Output every line below exactly.

------------------------------------------------

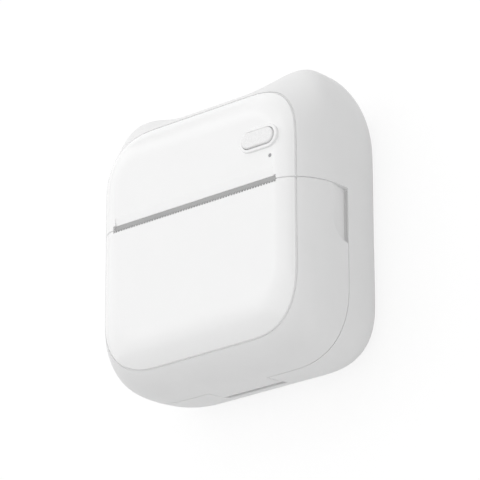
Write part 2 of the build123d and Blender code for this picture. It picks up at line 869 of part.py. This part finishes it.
ribbon_x = ribbon_width / 2
ribbon_rise = board_low + socket_size[1] / 2
socket_depth = board_back + socket_height
socket_block = block(
    (ribbon_x - socket_size[0] / 2, ribbon_x + socket_size[0] / 2),
    (board_low, board_low + socket_size[1]),
    (board_back, socket_depth),
)
with BuildPart() as ribbon_socket:
    add(socket_block)
save(ribbon_socket.part, "ribbon_socket")

ribbon_depth = sink_back + ribbon_gap
ribbon_start = (at_y(platen_rise + ribbon_start_offset), at_z(ribbon_depth))
ribbon_bend = (at_y(ribbon_rise), at_z(ribbon_depth))
ribbon_end = (at_y(ribbon_rise), at_z(socket_depth))
with BuildPart() as head_ribbon:
    with BuildLine(Plane.YZ.offset(ribbon_x)) as ribbon_path:
        FilletPolyline(ribbon_start, ribbon_bend, ribbon_end, radius=ribbon_bend_radius)
    with BuildSketch(Plane(origin=ribbon_path.line @ 0, x_dir=(1, 0, 0), z_dir=ribbon_path.line % 0)):
        Rectangle(ribbon_width, ribbon_thickness)
    sweep(path=ribbon_path.line)
save(head_ribbon.part, "head_ribbon")

battery_blank = block(
    (battery_left, battery_left + battery_length),
    (battery_low, battery_low + battery_thickness),
    (floor_depth - battery_width, floor_depth),
)
with BuildPart() as battery:
    add(battery_blank)
    fillet(battery.edges().filter_by(Axis.X), battery_edge)
save(battery.part, "battery")

# Bulkhead between the paper bay and the electronics
bulkhead_rear = sink_back - bulkhead_inset
bulkhead_zone = block((-far, far), (bulkhead_low, bulkhead_high), (0, bulkhead_rear))
idler_radius = gear_module * idler_teeth / 2
gear_notch = block((-far, fuse - frame_inside), (0, far), (idler_axis[1] - idler_radius, far))
with BuildPart() as bay_bulkhead:
    add(inner_form)
    add(bulkhead_zone, mode=Mode.INTERSECT)
    add(gear_notch, mode=Mode.SUBTRACT)
save(bay_bulkhead.part, "bay_bulkhead")

# Tear bar, a toothed strip on a seat that shows between its teeth
tooth_count = round(slot_length / tooth_pitch)
tooth_step = slot_length / tooth_count
tooth_root = at_y(bar_tip + tooth_depth)
with BuildPart() as tear_bar:
    with BuildSketch(Plane.XY.offset(at_z(seat_front))):
        with BuildLine():
            teeth = [(-half_bar, tooth_root)]
            for k in range(tooth_count):
                left = tooth_step * k - half_bar
                teeth.append((left + tooth_step / 2, at_y(bar_tip)))
                teeth.append((left + tooth_step, tooth_root))
            Polyline(*teeth, (half_bar, at_y(bar_top)), (-half_bar, at_y(bar_top)), close=True)
        make_face()
    extrude(amount=bar_thickness)
    top_corners = tear_bar.edges().filter_by(Axis.Z).group_by(Axis.Y)[-1]
    fillet(top_corners, bar_corner)
save(tear_bar.part, "tear_bar")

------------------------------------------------

Solved exercise |
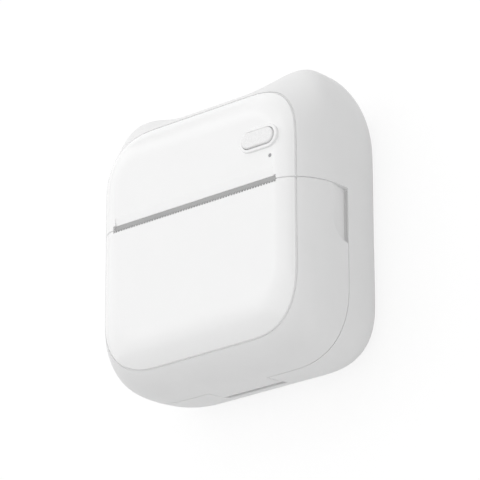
Write part 2 of the build123d and Blender code for this picture. It picks up at line 869 of part.py. This part finishes it.
ribbon_x = ribbon_width / 2
ribbon_rise = board_low + socket_size[1] / 2
socket_depth = board_back + socket_height
socket_block = block(
    (ribbon_x - socket_size[0] / 2, ribbon_x + socket_size[0] / 2),
    (board_low, board_low + socket_size[1]),
    (board_back, socket_depth),
)
with BuildPart() as ribbon_socket:
    add(socket_block)
save(ribbon_socket.part, "ribbon_socket")

ribbon_depth = sink_back + ribbon_gap
ribbon_start = (at_y(platen_rise + ribbon_start_offset), at_z(ribbon_depth))
ribbon_bend = (at_y(ribbon_rise), at_z(ribbon_depth))
ribbon_end = (at_y(ribbon_rise), at_z(socket_depth))
with BuildPart() as head_ribbon:
    with BuildLine(Plane.YZ.offset(ribbon_x)) as ribbon_path:
        FilletPolyline(ribbon_start, ribbon_bend, ribbon_end, radius=ribbon_bend_radius)
    with BuildSketch(Plane(origin=ribbon_path.line @ 0, x_dir=(1, 0, 0), z_dir=ribbon_path.line % 0)):
        Rectangle(ribbon_width, ribbon_thickness)
    sweep(path=ribbon_path.line)
save(head_ribbon.part, "head_ribbon")

battery_blank = block(
    (battery_left, battery_left + battery_length),
    (battery_low, battery_low + battery_thickness),
    (floor_depth - battery_width, floor_depth),
)
with BuildPart() as battery:
    add(battery_blank)
    fillet(battery.edges().filter_by(Axis.X), battery_edge)
save(battery.part, "battery")

# Bulkhead between the paper bay and the electronics
bulkhead_rear = sink_back - bulkhead_inset
bulkhead_zone = block((-far, far), (bulkhead_low, bulkhead_high), (0, bulkhead_rear))
idler_radius = gear_module * idler_teeth / 2
gear_notch = block((-far, fuse - frame_inside), (0, far), (idler_axis[1] - idler_radius, far))
with BuildPart() as bay_bulkhead:
    add(inner_form)
    add(bulkhead_zone, mode=Mode.INTERSECT)
    add(gear_notch, mode=Mode.SUBTRACT)
save(bay_bulkhead.part, "bay_bulkhead")

# Tear bar, a toothed strip on a seat that shows between its teeth
tooth_count = round(slot_length / tooth_pitch)
tooth_step = slot_length / tooth_count
tooth_root = at_y(bar_tip + tooth_depth)
with BuildPart() as tear_bar:
    with BuildSketch(Plane.XY.offset(at_z(seat_front))):
        with BuildLine():
            teeth = [(-half_bar, tooth_root)]
            for k in range(tooth_count):
                left = tooth_step * k - half_bar
                teeth.append((left + tooth_step / 2, at_y(bar_tip)))
                teeth.append((left + tooth_step, tooth_root))
            Polyline(*teeth, (half_bar, at_y(bar_top)), (-half_bar, at_y(bar_top)), close=True)
        make_face()
    extrude(amount=bar_thickness)
    top_corners = tear_bar.edges().filter_by(Axis.Z).group_by(Axis.Y)[-1]
    fillet(top_corners, bar_corner)
save(tear_bar.part, "tear_bar")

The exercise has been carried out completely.